Fork me on GitHub
#data-science
<
2019-04-14
>
drewverlee20:04:25

I'm just starting to read Dragen's blog series. He suggests reading "neural networking and deeplearning" at the same time. I was following along fine tell i hit a mini mental roadbloack trying to understand this notation: http://neuralnetworksanddeeplearning.com/chap1.html#eqtn7 In (7) if the derivative (fancy d) already means "change" then what does the delta (triangle) signify here? couldn't the delta just have been dropped?

drewverlee21:04:04

i'm finding some of his steps to be rather confusing.

genmeblog22:04:43

∂C/∂v1 and ∂C/∂v2 are partial derivatives of C (if C is two dimensional), they form gradient vector. Gradient form one perspective is a direction towards minima/maxima. From other perspective has also the length which says how fast function changes.

genmeblog22:04:06

In this formula gradient is used as a direction and delta is not precisely defined.
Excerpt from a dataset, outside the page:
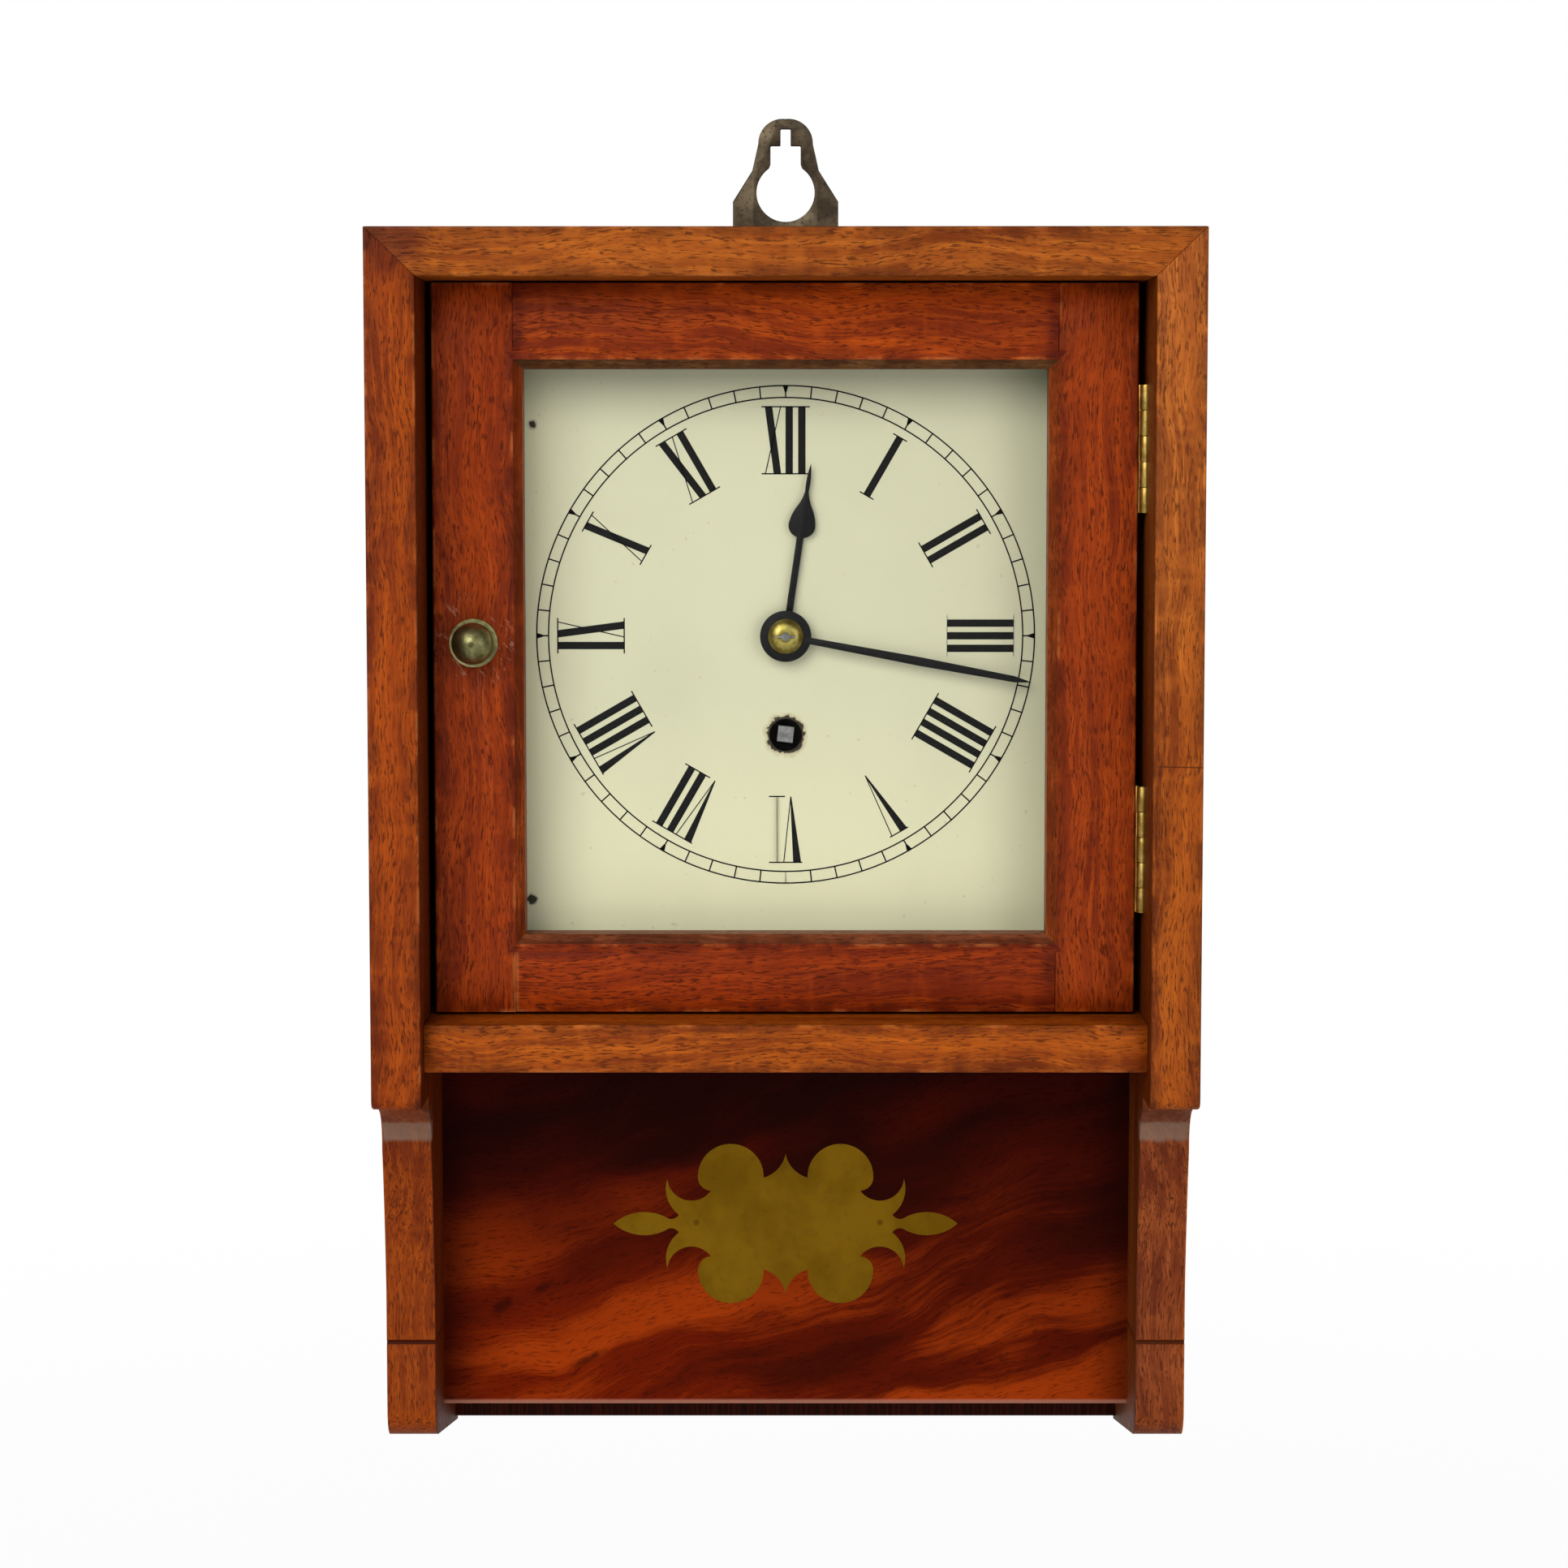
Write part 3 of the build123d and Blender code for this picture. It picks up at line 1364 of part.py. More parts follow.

Later (10) you see that delta is also defined as scaled gradient.

genmeblog22:04:03

this formula says that change of C can be expressed by change of one variable multiplied by gradient in that direction plus the same in other direction

genmeblog22:04:42

to check if this is valid, take an example from wiki https://en.wikipedia.org/wiki/Partial_derivative (from introduction part). When you're at point (0,0), df/dx is 0, df/dy is 3 (at this point). And let's assume that you make a step delta(x,y) = (1,1). You can estimate that delta f (from 0,0 to 1,1), which is: 0 * 1 + 3 * 1 = 3. Which is true here. f(0,0) = 0 and f(1,1) = 3.

genmeblog22:04:03

Formula (10) says how to choose delta v (step). It should be proportional to gradient value, which is valid choice (bigger gradient, bigger step)

drewverlee22:04:56

Thanks. To be clear, when you say. > delta is not precisely defined. Do you mean, that delta in this case doesn't resolve to a specific function, at that point, but is just the idea of capturing that what were interested in is the change of that variable in some way?